Further information is also available in a short guide to the EU Regulations that has been produced by the EU Commission.

European File: The European Economic Interest Grouping, Commission of the European Communities, April 1989, Luxembourg. ISSN 0379-3133.

2. Where do I get forms and guidance?

This is one of a series of Companies House guidance which provide a simple guide to the Companies Act.

All statutory forms and guides are available, free of charge from Companies House. The quickest way to get them is through this website or by telephoning 0303 1234 500.

Forms can also be obtained from company law stationers, accountants, solicitors and company formation agents - addresses in business phone books.

3. How do I send information to the Registrar?

You may deliver documents by hand (personally or by courier), including outside office hours, bank holidays and weekends.

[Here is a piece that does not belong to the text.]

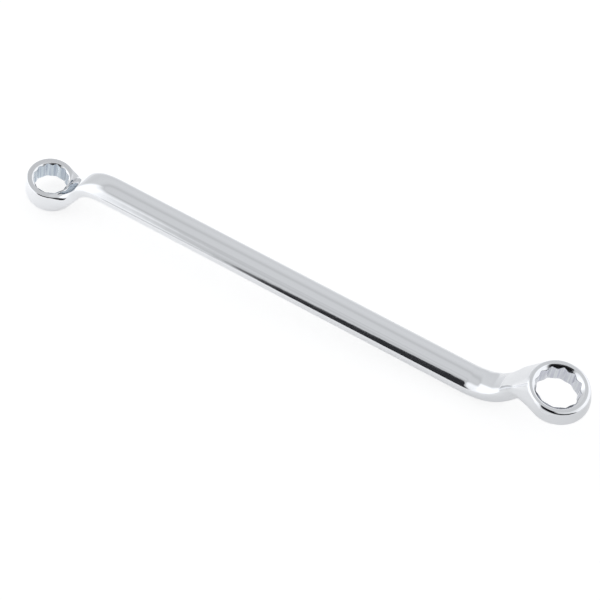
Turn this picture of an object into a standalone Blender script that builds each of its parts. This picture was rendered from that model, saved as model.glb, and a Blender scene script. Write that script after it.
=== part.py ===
"""Double ended ring spanner with deep offset heads, forged in one piece.

Metres, +Z up.  The spanner lies as it would be put down on a bench: on the rim of the
small head and on the low bend beside the large head.  The origin is on the bench under
the middle of the spanner, and +X runs from the small head to the large one.
"""
import math

import bmesh
import bpy
from mathutils import Matrix, Vector

# Whole spanner
CENTRE_DISTANCE = 0.2501
HEAD_TILT = math.radians(4.9)

# Oval shank
SHANK_WIDTH = 0.0136
SHANK_THICKNESS = 0.0105
SHANK_SQUARENESS = 2.2

# Small head, for a 14 mm nut, and its neck
SMALL_ACROSS_FLATS = 0.0142
SMALL_WALL = 0.00245
SMALL_UNDER_WALL = 0.0030
SMALL_BULGE = 0.0009
SMALL_NOSE = 0.0001
SMALL_HEIGHT = 0.0099
SMALL_LEAD_IN = 0.0002
SMALL_BEVEL = 0.00025
SMALL_UNDER_BEVEL = 0.0003
SMALL_UNDER_DEPTH = 0.0003
SMALL_OFFSET = 0.01795
SMALL_NECK_ANGLE = math.radians(55.0)
SMALL_ROOT_WIDTH = 0.0142
SMALL_ROOT_THICKNESS = 0.0066
SMALL_NECK_WIDTH = 0.0116
SMALL_NECK_THICKNESS = 0.0063
SMALL_NECK_REACH = 0.0093
SMALL_HEAD_BEND = 0.0110
SMALL_SHANK_BEND = 0.0152

# Large head, for a 17 mm nut, and its neck
LARGE_ACROSS_FLATS = 0.0172
LARGE_WALL = 0.0028
LARGE_UNDER_WALL = 0.0026
LARGE_BULGE = 0.0009
LARGE_NOSE = 0.0007
LARGE_HEIGHT = 0.0106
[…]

You may also send documents by post, by the Document Exchange Service (DX) or by Legal Post (LP) in Scotland. If you send documents you should address them to:

For EEIGs in England & Wales: For EEIGs in Scotland: For EEIGs in Northern Ireland:
The Registrar of Companies
Companies House
Crown Way
Cardiff CF14 3UZ
or
DX33050 Cardiff 1
Companies House
Fourth Floor
Edinburgh Quay 2
139 Fountainbridge
Edinburgh EH3 9FF
or
LP - 4 Edinburgh 2 (Legal Post)
or

DX ED235 Edinburgh 1
The Registrar of Companies
Companies House
Second Floor
The Linenhall
32-38 Linenhall Street
Belfast
Northern Ireland BT2 8BG
or
DX 481 N.R. Belfast 1

If you are sending documents by post, courier or Document Exchange Service (DX) and would like a receipt, Companies House will provide an acknowledgement if you enclose a copy of your covering letter with a pre-paid addressed return envelope. We will barcode your copy letter with the date of receipt and return it to you in the envelope provided.

Please note: an acknowledgement of receipt does not mean that a document has been accepted for registration at Companies House.

Please note: Companies House does not accept any statutory documents by fax, PDF (except for electronically filed certified copies of charge instruments) or by email.